Start Data provided

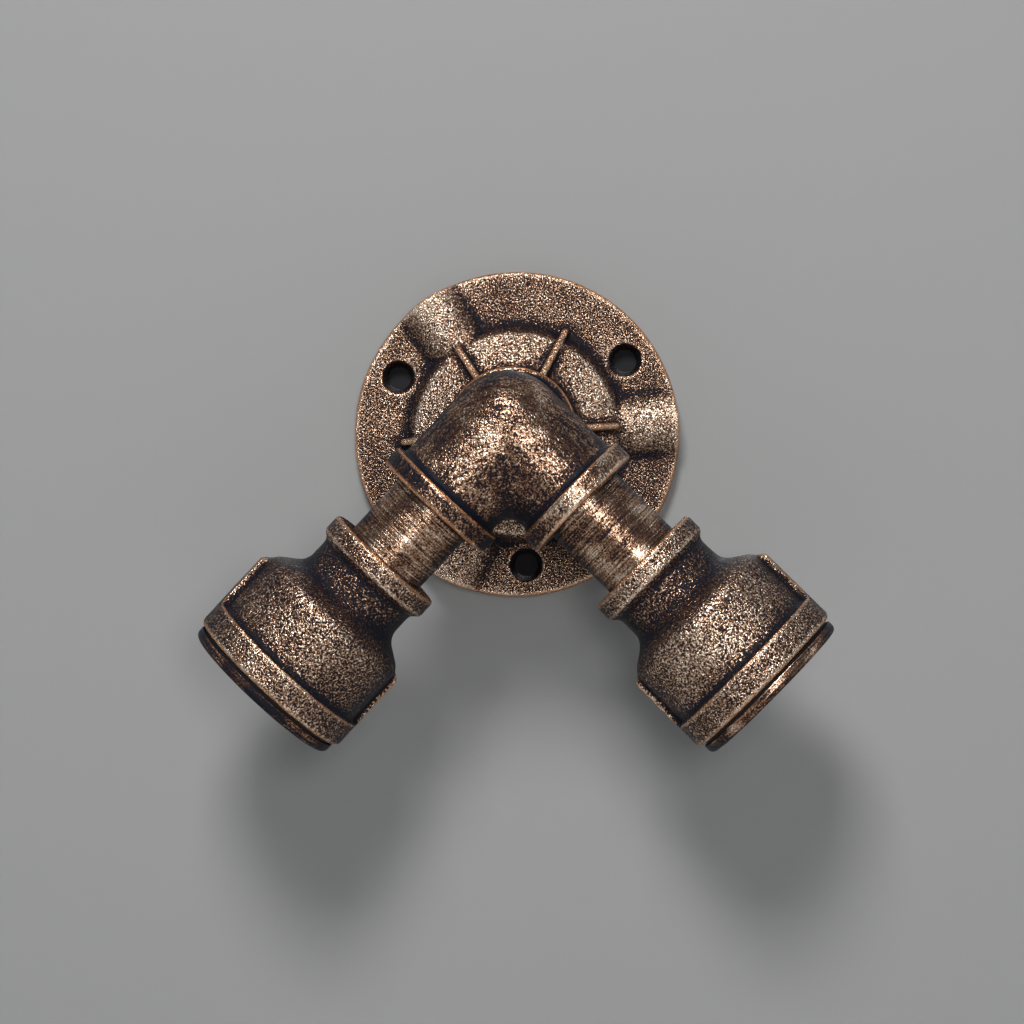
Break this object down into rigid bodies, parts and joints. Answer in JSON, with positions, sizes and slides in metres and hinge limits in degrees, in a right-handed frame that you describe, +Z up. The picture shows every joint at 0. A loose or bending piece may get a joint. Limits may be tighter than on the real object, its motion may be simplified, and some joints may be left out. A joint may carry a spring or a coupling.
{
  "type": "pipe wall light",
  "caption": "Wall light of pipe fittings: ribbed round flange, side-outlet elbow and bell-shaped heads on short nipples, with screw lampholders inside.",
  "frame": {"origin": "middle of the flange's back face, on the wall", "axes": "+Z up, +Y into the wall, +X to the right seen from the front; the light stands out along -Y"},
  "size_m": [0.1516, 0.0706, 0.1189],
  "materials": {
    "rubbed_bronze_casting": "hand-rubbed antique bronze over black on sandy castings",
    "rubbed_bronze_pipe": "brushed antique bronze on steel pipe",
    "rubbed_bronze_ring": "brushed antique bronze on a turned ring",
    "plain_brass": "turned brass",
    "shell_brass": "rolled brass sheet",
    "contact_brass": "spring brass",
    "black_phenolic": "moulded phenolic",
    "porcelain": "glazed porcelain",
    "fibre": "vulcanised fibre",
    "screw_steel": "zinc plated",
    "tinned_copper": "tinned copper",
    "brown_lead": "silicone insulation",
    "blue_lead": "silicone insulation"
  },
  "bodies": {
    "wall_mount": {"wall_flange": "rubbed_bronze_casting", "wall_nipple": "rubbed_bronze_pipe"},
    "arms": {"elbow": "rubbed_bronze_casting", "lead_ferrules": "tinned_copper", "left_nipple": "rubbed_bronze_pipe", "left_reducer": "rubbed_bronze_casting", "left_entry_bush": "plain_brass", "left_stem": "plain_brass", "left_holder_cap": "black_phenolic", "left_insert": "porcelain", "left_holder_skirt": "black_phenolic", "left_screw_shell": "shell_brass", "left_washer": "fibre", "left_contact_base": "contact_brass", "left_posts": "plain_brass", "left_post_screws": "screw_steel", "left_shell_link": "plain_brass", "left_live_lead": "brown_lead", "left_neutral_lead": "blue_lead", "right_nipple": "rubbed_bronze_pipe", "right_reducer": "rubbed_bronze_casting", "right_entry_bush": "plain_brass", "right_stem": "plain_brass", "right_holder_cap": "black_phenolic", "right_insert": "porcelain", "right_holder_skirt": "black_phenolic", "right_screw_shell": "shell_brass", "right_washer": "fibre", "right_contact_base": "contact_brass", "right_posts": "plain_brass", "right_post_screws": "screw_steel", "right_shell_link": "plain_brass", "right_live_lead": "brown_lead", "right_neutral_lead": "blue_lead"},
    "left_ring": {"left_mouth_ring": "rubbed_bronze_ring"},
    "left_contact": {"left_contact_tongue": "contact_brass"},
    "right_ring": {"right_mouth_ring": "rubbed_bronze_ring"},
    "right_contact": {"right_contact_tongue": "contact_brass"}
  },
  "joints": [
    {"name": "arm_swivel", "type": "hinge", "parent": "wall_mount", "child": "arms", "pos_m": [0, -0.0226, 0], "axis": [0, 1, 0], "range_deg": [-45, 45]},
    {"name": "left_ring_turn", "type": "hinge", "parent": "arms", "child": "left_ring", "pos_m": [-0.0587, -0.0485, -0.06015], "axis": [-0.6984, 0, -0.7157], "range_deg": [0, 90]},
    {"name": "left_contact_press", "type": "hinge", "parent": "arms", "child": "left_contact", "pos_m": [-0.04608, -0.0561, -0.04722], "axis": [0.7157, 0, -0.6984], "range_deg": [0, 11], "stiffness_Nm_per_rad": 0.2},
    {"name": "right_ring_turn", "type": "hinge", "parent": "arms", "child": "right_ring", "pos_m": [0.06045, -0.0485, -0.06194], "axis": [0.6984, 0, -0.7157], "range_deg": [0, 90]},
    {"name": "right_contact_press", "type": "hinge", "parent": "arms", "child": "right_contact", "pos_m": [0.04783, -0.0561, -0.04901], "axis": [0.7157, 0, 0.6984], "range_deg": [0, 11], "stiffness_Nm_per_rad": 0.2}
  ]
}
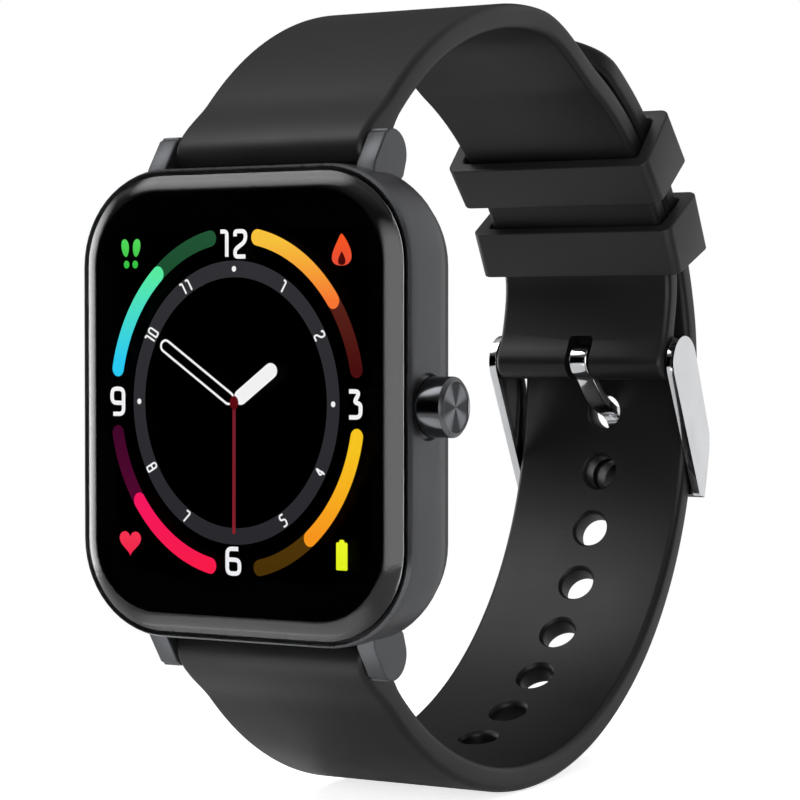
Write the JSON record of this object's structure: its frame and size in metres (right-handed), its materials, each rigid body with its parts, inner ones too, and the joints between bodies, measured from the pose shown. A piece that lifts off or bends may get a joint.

End Data provided

__Given request__. Among the lines above, determine how many hold the word "materials"; report the figure alone.

__Exercise response__. 2